Friday, January 13, 2012

ESA Mars Express spots Wrinkle Ridges and Grabens in Tempe Terra

Tempe Terra is located at the northeastern edge of the Tharsis volcanic region and forms the transition zone between the southern highlands and the northern lowlands.

This area is characterised by a large variety of tectonic structures and is one of the most geologically diverse on Mars.

These images from the High Resolution Stereo Camera (HRSC), operated by the German Aerospace Center (Deutsches Zentrum fur Luft- und Raumfahrt; DLR) on board ESA's Mars Express spacecraft, which were acquired on 17 July 2011, show a large number of interesting geological phenomena.

The effects of different forces can be seen adjacent to one another. These have led to both extension of the Martian crust and crustal compression, which has created 'wrinkle ridges'.

The most striking result of the crustal extension is a linear graben running across the entire image and only broken by misalignment in a few places.

This graben is up to a kilometre wide and is overlaid by a large impact crater some 12 kilometres across and its ejecta; inside the crater, the graben is covered by younger sediments.

The images show a section of the HRSC image strip located at 42 degrees north and 304 degrees east, obtained during orbit 9622 with a resolution of about 18 metres per pixel.

Landscape shaped by water as well as tectonic forces
To the north of the graben, in the right third of the image, the terrain falls away to the lowlands by over 1000 metres. The landscape here is marked by several extensive valley systems.

Upslope, a number of smaller, dendritic valleys partially covered by impact craters can be made out. Many younger craters in the region south of the graben that still have well-preserved contours exhibit lobate, concentric structures in their interior that have been caused by a slow moving plastic material.

These features, referred to by geologists as concentric crater fill, can be found in a number of places on Mars - including Phlegra Montes, the subject of last month's images.
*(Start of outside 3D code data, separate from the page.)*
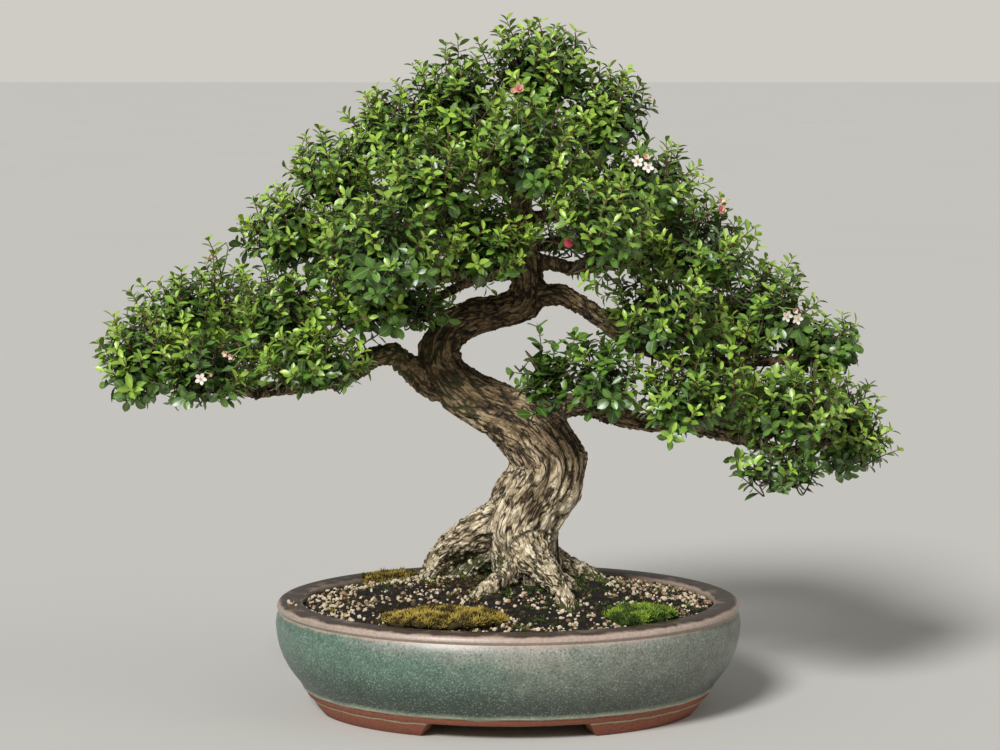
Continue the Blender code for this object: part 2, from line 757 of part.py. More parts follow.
def wooden_tube(name, finish, points, sides, step, ridged=True, grow=0.0):
    """A tapering limb with bark ridges that wind slowly along it, closed at both ends.

    With grow it is the hole that the soil keeps for it.
    """
    path = smooth_path(points, step)
    bm = bmesh.new()
    rings = []
    side = Vector((0, 1, 0))
    travelled = 0.0
    for i, (place, radius) in enumerate(path):
        ahead = path[min(i + 1, len(path) - 1)][0] - path[max(i - 1, 0)][0]
        along = ahead.normalized()
        side = (side - along * side.dot(along)).normalized()
        up = along.cross(side)
        if i:
            travelled += (place - path[i - 1][0]).length
        if i in (0, len(path) - 1):
            place = place + along * (grow if i else -grow)
        ring = []
        for k in range(sides):
            angle = math.tau * k / sides
            outwards = side * math.cos(angle) + up * math.sin(angle)
            bark = 0.0
            if ridged:
                bark = BARK_DEPTH * math.cos(BARK_RIDGES * angle + BARK_TWIST * travelled)
                bark += BARK_LUMPS * noise.noise(place * BARK_LUMP_PITCH + outwards)
            ring.append(bm.verts.new(place + outwards * (radius * (1 + bark) + grow)))
        rings.append(ring)
    for one, other in zip(rings, rings[1:]):
        skin(bm, one, other)
    bm.faces.new(rings[0])
    bm.faces.new(rings[-1])
    bmesh.ops.triangulate(bm, faces=bm.faces[:])
    return object_from(bm, name, finish)


def trunk_tube(finish, points, grow=0.0):
    return wooden_tube("trunk_and_limbs", finish, points, TRUNK_SIDES, TRUNK_STEP, True, grow)


def root_tubes(finish, grow=0.0):
    return [
        wooden_tube(name, finish, points, ROOT_SIDES, ROOT_STEP, True, grow)
        for name, points in ROOTS.items()
    ]


def limb_tubes(finish, grow=0.0, near=None):
    """The limbs, or only those that come near a spray."""
    return [
        wooden_tube(name, finish, points, LIMB_SIDES, LIMB_STEP, False, grow)
        for name, points in LIMBS.items()
        if near is None or passes_near(near, points, LIMB_STEP)
    ]


def passes_near(spray, points, step):
    """True if a limb along these points comes close enough to the spray to run through its core."""
    fine_path = smooth_path(points, step / PATH_FINENESS)
    return any(spray_share(spray, place) < 1 for place, _ in fine_path)


def build_wood(finish):
    """Roots, trunk and limbs, grown as one piece. Each limb runs on into the spray that it bears."""
    wood = trunk_tube(finish, TRUNK)
    combine(wood, root_tubes(finish) + limb_tubes(finish), "UNION")
    return wood


def spray_share(name, point):
    """How far out in the spray a point lies: 0 at its middle and 1 at its leaf tips."""
    x, y, z, *half = SPRAYS[name]
    return math.hypot(*((p - c) / h for p, c, h in zip(point, (x, y, z), half)))


def core_point(name, direction):
    """Where the spray's core ends in this direction. It gives way halfway to a neighbour."""
    x, y, z, *half = SPRAYS[name]
    centre = Vector((x, y, z))
    outwards = Vector([d * h for d, h in zip(direction, half)])
    lump = 2 * noise.cell(direction * CORE_LUMP_PITCH + centre * CORE_SEED_PITCH) - 1
    share = CORE_SHARE * (1 + CORE_LUMPS * lump)
    others = [other for other in SPRAYS if other != name]
    while share > CORE_LEAST_SHARE:
        point = centre + outwards * share
        if all(spray_share(other, point) > share + CORE_MARGIN for other in others):
            break
        share -= CORE_STEP_BACK
    return centre + outwards * share


def spray_core(name, finish, grow=0.0):
    """The lumpy heart of a spray, its twigs and inner leaves, which the rosettes stand out of."""
    bm = bmesh.new()
    bmesh.ops.create_icosphere(bm, subdivisions=CORE_SUBDIVISIONS, radius=1.0)
    for v in bm.verts:
        v.co = core_point(name, v.co)
    bm.normal_update()
    for v in bm.verts:
        v.co += v.normal * grow
    return object_from(bm, name, finish)


def whorl(length, stalk_end, spin, lift, count, half_width, widest, thick, eye_share, eye_dome):
    """A whorl of leaves or petals round a stalk, as a bmesh.

    Its eye is at the origin and it faces +Z. Each blade rises by its lift for each unit of its length.
    """
    bm = bmesh.new()
    eye = eye_share * length
    notches = [
        bm.verts.new(
            (
                eye * math.cos(spin + math.tau * (i - 0.5) / count),
                eye * math.sin(spin + math.tau * (i - 0.5) / count),
                0,
            )
        )
        for i in range(count)
    ]
    top = bm.verts.new((0, 0, eye_dome))
    bottom = bm.verts.new((0, 0, -stalk_end))
    for i in range(count):
        angle = spin + math.tau * i / count
        along = Vector((math.cos(angle), math.sin(angle), 0))
        across = Vector((-math.sin(angle), math.cos(angle), 0))
        rise = Vector((0, 0, lift[i % len(lift)]))
        start = (notches[i].co + notches[(i + 1) % count].co) / 2
        blade = along + rise
        reach = blade * (length - eye)
        wide = start + reach * widest
        left = bm.verts.new(wide - across * half_width)
        right = bm.verts.new(wide + across * half_width)
        tip = bm.verts.new(start + reach)
        rib = bm.verts.new(start + reach * widest * RIB_PLACE + Vector((0, 0, thick)))
        one, other = notches[i], notches[(i + 1) % count]
        rim = (top, one, left, tip, right, other, top)
        for a, b in zip(rim, rim[1:]):
            bm.faces.new((a, b, rib))
        bm.faces.new((one, tip, left))
        bm.faces.new((one, other, tip))
        bm.faces.new((other, right, tip))
        bm.faces.new((bottom, other, one))
    return bm


def facing(direction):
    return Vector(direction).to_track_quat("Z", "Y").to_matrix().to_4x4()


def spread_directions(count, turn):
    """Directions spread evenly over a ball."""
    for i in range(count):
        z = 1 - 2 * (i + 0.5) / count
        angle = turn + i * math.pi * (3 - math.sqrt(5))
        flat = math.sqrt(1 - z * z)
        yield Vector((flat * math.cos(angle), flat * math.sin(angle), z))


def next_direction(left, used, first):
    """The first direction is the one nearest to that in use, and each later one the farthest from all."""
    nearness = [max(d.dot(u) for u in used) for d in left]
    return left[nearness.index(max(nearness) if first else min(nearness))]


def swollen_tree(bm, scale):
    """A search tree of the faces, swollen about their middle for a clearance."""
    copy = bm.copy()
    middle = sum((v.co for v in copy.verts), Vector()) / len(copy.verts)
    for v in copy.verts:
        v.co = middle + (v.co - middle) * scale
    made = BVHTree.FromBMesh(copy)
    copy.free()
    return made


def object_tree(obj, scale=1.0):
    bm = bmesh.new()
    bm.from_mesh(obj.data)
    made = swollen_tree(bm, scale)
    bm.free()
    return made


def surface_towards(core_tree, name, direction):
    """Where a line from the spray's middle in this direction leaves its core, and the face's normal."""
    centre = Vector(SPRAYS[name][:3])
    far = centre + direction * RAY_REACH
    place, normal, _, _ = core_tree.ray_cast(far, -direction)
    return place, normal


def stalk_and_seat(head, spray, direction, stalk_length, finish):
    """Gives a bloom or a berry its stalk, and seats the stalk on its spray's core."""
    stalk = cylinder(
        "stalk", finish, (0, 0, -stalk_length / 2), STALK_RADIUS, stalk_length, STALK_SIDES
    )
    combine(head, [stalk], "UNION")
    core = spray_core(spray, finish, SEAT_GAP)
    place, normal = surface_towards(object_tree(core), spray, Vector(direction).normalized())
    above = stalk_length - STALK_SEAT
    head.data.transform(Matrix.Translation(place + normal * above) @ facing(normal))
    combine(head, [core], "DIFFERENCE")


def build_bloom(name, finish):
    """A five-petalled bloom on its stalk."""
    spray, direction, stalk = BLOOMS[name]
    bm = whorl(PETAL_LENGTH, BLOOM_CUP, 0.0, PETAL_RISE, **BLOOM_SHAPE)
    bloom = object_from(bm, name, finish)
    stalk_and_seat(bloom, spray, direction, stalk, finish)
    return bloom


def build_berry(finish):
    """The one ripe berry, on its short stalk."""
    bm = bmesh.new()
    bmesh.ops.create_uvsphere(bm, u_segments=8, v_segments=5, radius=BERRY_RADIUS)
    berry = object_from(bm, "berry", finish)
    stalk_and_seat(berry, BERRY_SPRAY, BERRY_FACES, BERRY_STALK, finish)
    return berry


def rosette(place, direction, draw):
    """A whorl of leaves whose stalk is sunk in the spray's core."""
    above = draw.uniform(*STALK_ABOVE)
    length = draw.uniform(*LEAF_LENGTHS)
    spin = draw.uniform(0, math.tau)
    lift = [draw.uniform(*LEAF_RISE) for _ in range(ROSETTE_SHAPE["count"])]
    bm = whorl(length, above + STALK_SUNK, spin, lift, **ROSETTE_SHAPE)
    bmesh.ops.transform(
        bm,
        matrix=Matrix.Translation(place + direction * above) @ facing(direction),
        verts=bm.verts[:],
    )
    return bm


def inside_a_core(point, but):
    """True if the point lies in the core of another spray."""
    return any(spray_share(name, point) < CORE_SHARE for name in SPRAYS if name != but)


def core_round_wood(name, finish):
    """The spray's heart, with room in it for the limbs that run into it or through it."""
    core = spray_core(name, finish)
    limbs = limb_tubes(finish, GROWN_GAP, name)
    if passes_near(name, TRUNK, TRUNK_STEP):
        limbs.append(trunk_tube(finish, TRUNK, GROWN_GAP))
    if limbs:
        combine(core, limbs, "DIFFERENCE")
    return core


def build_sprays(finish, fixed):
    """Each spray is its core with rosettes standing out, clear of the wood, the blooms and one another."""
    draw = random.Random(ROSETTE_SEED)
    cores = {name: core_round_wood(name, finish) for name in SPRAYS}
    taken = {name: [object_tree(core)] for name, core in cores.items()}
    for name, core in cores.items():
        core_tree = taken[name][0]
        others = fixed + [t for other, trees in taken.items() if other != name for t in trees]
        placed = []
        left = list(spread_directions(ROSETTE_TRIES, draw.uniform(0, math.tau)))
        used = [(Vector(SPRAYS[name][:3]) - CROWN_MIDDLE).normalized()]
        small = SPRAYS[name][5] < SMALL_HALF_HEIGHT
        wanted = ROSETTES_ON_SMALL if small else ROSETTES_PER_SPRAY
        while left and len(placed) < wanted:
            direction = next_direction(left, used, not placed)
            left.remove(direction)
            place, normal = surface_towards(core_tree, name, direction)
            if place is None:
                continue
            towards = (normal + Vector((0, 0, ROSETTE_UPTURN))).normalized()
            bm = rosette(place, towards, draw)
            swollen = swollen_tree(bm, CLEARANCE_SCALE)
            eye = place + towards * STALK_ABOVE[0]
            if (
                any(swollen.overlap(tree) for tree in others)
                or any(swollen.overlap(tree) for tree in taken[name][1:])
                or inside_a_core(eye, name)
            ):
                bm.free()
                continue
            used.append(direction)
            taken[name].append(swollen_tree(bm, 1.0))
            placed.append(object_from(bm, "rosette", finish))
        combine(core, placed, "UNION")


def main():
    clear_scene()
    glaze = material("glazed_stoneware", (0.14, 0.25, 0.21), 0.35)
    grit = material("gritty_soil", (0.16, 0.12, 0.08), 0.95)
    bark = material("bark", (0.36, 0.28, 0.19), 0.85)
    leaf = material("leaf", (0.13, 0.30, 0.03), 0.45)
    petal = material("petal", (0.85, 0.76, 0.72), 0.55)
    berry = material("berry_skin", (0.62, 0.09, 0.10), 0.35)
    moss = material("moss", (0.20, 0.24, 0.03), 0.95)
    plastic = material("black_plastic", (0.02, 0.02, 0.02), 0.5)

    build_pot(glaze)
    build_drain_mesh("drain_mesh_left", -DRAIN_X, plastic)
    build_drain_mesh("drain_mesh_right", DRAIN_X, plastic)

    wood = build_wood(bark)
    hollows = root_tubes(bark, GROWN_GAP)
    hollows.append(trunk_tube(bark, TRUNK[:TRUNK_POINTS_IN_SOIL], GROWN_GAP))
    hollows += [build_moss(name, moss, GROWN_GAP) for name in MOSS]
    build_soil(grit, hollows)
    for name in MOSS:
        build_moss(name, moss)

    blooms = [build_bloom(name, petal) for name in BLOOMS]
    blooms.append(build_berry(berry))
    clearances = [object_tree(bloom, CLEARANCE_SCALE) for bloom in blooms]
    build_sprays(leaf, [object_tree(wood)] + clearances)


main()
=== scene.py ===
"""The looks of a potted bonsai of a small-leaved berry shrub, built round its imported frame.

Metres, +Z up, +X to the viewer's right and +Y away from the viewer, as in the frame.
"""

import math
import random

import bmesh
import bpy
from bpy.props import FloatProperty, FloatVectorProperty, IntProperty, PointerProperty
from mathutils import Matrix, Vector, noise
from mathutils.bvhtree import BVHTree
from mathutils.kdtree import KDTree


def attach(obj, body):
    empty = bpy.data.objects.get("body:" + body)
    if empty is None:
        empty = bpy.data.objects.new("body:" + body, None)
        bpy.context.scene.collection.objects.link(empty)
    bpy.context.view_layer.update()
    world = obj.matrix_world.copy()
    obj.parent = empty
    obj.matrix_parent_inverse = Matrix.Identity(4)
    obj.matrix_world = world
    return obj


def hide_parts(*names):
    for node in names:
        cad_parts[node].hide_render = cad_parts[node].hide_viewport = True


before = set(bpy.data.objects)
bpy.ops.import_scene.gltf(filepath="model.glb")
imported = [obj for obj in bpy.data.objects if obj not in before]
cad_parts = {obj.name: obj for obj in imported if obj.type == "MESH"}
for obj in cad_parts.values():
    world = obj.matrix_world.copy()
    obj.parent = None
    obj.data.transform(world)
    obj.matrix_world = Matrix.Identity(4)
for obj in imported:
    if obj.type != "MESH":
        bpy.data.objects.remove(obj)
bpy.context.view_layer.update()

bl_info = {
    "name": "Potted Berry Bonsai",
    "version": (1, 0, 0),
    "blender": (4, 5, 0),
    "location": "View3D > Sidebar > Bonsai",
    "description": "Finishes the frame of a potted bonsai: glazed pot, bark, leaves, moss and grit",
    "category": "Object",
}

BODY = "root"
MM = 0.001

# Pot: an oval of half length and half depth at the belly. A ring is (inset from the belly, height).
POT_HALF_LENGTH = 0.170
POT_HALF_DEPTH = 0.1325
FOOT_TOP = 0.011
POT_PROFILE = (
    (0.0440, 0.0112), (0.0290, 0.0110), (0.0237, 0.0112), (0.0226, 0.0120), (0.0212, 0.0148),
    (0.0208, 0.0160), (0.0190, 0.0172), (0.0186, 0.0190), (0.0166, 0.0222), (0.0127, 0.0272),
    (0.0088, 0.0328), (0.0053, 0.0395), (0.0025, 0.0470), (0.0007, 0.0555), (0.0000, 0.0635),
    (0.0008, 0.0690), (0.0024, 0.0722), (0.0030, 0.0733), (0.0019, 0.0743), (0.0010, 0.0756),
    (0.0014, 0.0776), (0.0030, 0.0793), (0.0052, 0.0800), (0.0176, 0.0797), (0.0190, 0.0791),
    (0.0196, 0.0778), (0.0194, 0.0744), (0.0160, 0.0704), (0.0110, 0.0640), (0.0140, 0.0450),
    (0.0230, 0.0260), (0.0300, 0.0197), (0.0400, 0.0195),
)
FOOT_ARC_DEG = (17.0, 67.0)
FOOT_TAPER_DEG = 3.5
FOOT_STEPS = 18
FOOT_SECTION = (
    (0.0222, 0.0130), (0.0440, 0.0130), (0.0424, 0.0010), (0.0414, 0.0000), (0.0316, 0.0000),
    (0.0303, 0.0008), (0.0262, 0.0060), (0.0236, 0.0105),
)
DRAIN_X = 0.070
DRAIN_RADIUS = 0.009
DRAIN_CUT = 0.026
LIP_INSET = 0.0195

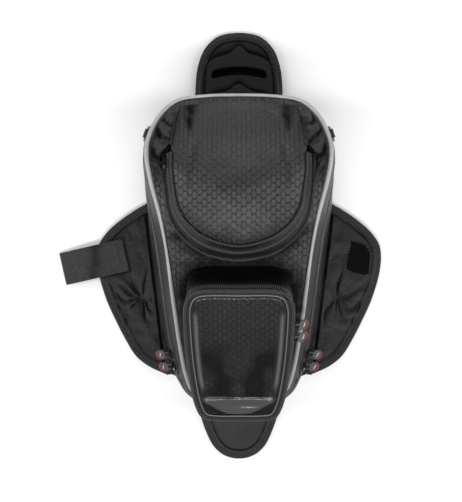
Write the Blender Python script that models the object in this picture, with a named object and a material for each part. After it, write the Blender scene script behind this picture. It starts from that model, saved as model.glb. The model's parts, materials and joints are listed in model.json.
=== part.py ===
"""A motorcycle tank bag: a teardrop body under a hinged lid, a domed pocket and a clear phone
pocket on the lid, and four magnet flaps that hold it to the tank.

+Y points to the front of the motorcycle, +X to the rider's right, +Z up. The origin is on the
underside, on the plane of symmetry. All sizes in this file are millimetres; add_piece() turns
them into metres.
"""
import math

import bmesh
import bpy
from mathutils import Matrix, Vector

MM = 0.001
GAP = 0.3  # between pieces that touch

# Body: half outline from the tail to the front, as (foot x, foot y, top x, top y)
BODY_ROWS = [
    (0, -178, 0, -172),
    (36, -174, 33, -168),
    (58, -162, 51, -158),
    (70, -145, 59, -138),
    (81, -116, 64.5, -105),
    (87.5, -86, 68, -75),
    (92.5, -46, 72, -38),
    (99, 6, 77, 6),
    (103.5, 38, 82.5, 38),
    (104, 68, 90.5, 70),
    (102.5, 97, 95, 96),
    (99, 120, 93.5, 115),
    (88, 145, 83, 139),
    (69, 159, 64, 156.5),
    (38, 165, 36, 161.5),
    (0, 166, 0, 162.5),
]
# Height of the lid's edge along the bag, as (y, z)
TOP_EDGE = [
    (-180, 46), (-158, 53), (-105, 80), (-60, 104), (-10, 128),
    (36, 145), (78, 152), (112, 148), (140, 139), (168, 126),
]
WALL = 3.5  # padded side wall
BULGE = 5.0  # how far the side wall bellies out at half height
BASE_Z = 6.4  # underside of the tub, on the grip sheet and the board
FLOOR = 3.0
BOARD_INSET = 9.0
ZIP_SHARE = 0.6  # the main zip runs at this share of the side wall's height
ZIP_END_Y = -138.0  # behind this the tub and the lid meet in a fabric hinge
TAPE = 8.0  # each half of the main zip
TAPE_THICK = 1.6
BEAD = 1.1  # how far the zip's coil stands proud of its tape
PIPING_R = 2.3
PANEL = 2.4  # thickness of the lid's top panel
LID_HINGE = (0, -178.5, 27.8)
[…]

Prominent mesas are visible in the upper left section of the image, to the southwest. They reveal the original terrain level of the Martian southern highlands. Also conspicuous are the clearly structured ejecta of several impact craters. These partially cover the older flow and graben systems and therefore occurred later. Older, large impact craters have been almost completely covered with sediment or filled with ejecta.

Tempe Terra was first described by Greek astronomer Eugenios Antoniadis (1870-1944, later known as Eugene Michel Antoniadi through his work in France).

His observations of the Tempe Terra region with a powerful new telescope at the Paris Observatory in Meudon during the opposition of Mars in 1909 - described in detail in 1930 - disproved the theory circulating among astronomers that the 'canali' observed by Giovanni Schiaparelli in 1877 were artificial canals; Schiaparelli himself had serious doubts about this interpretation.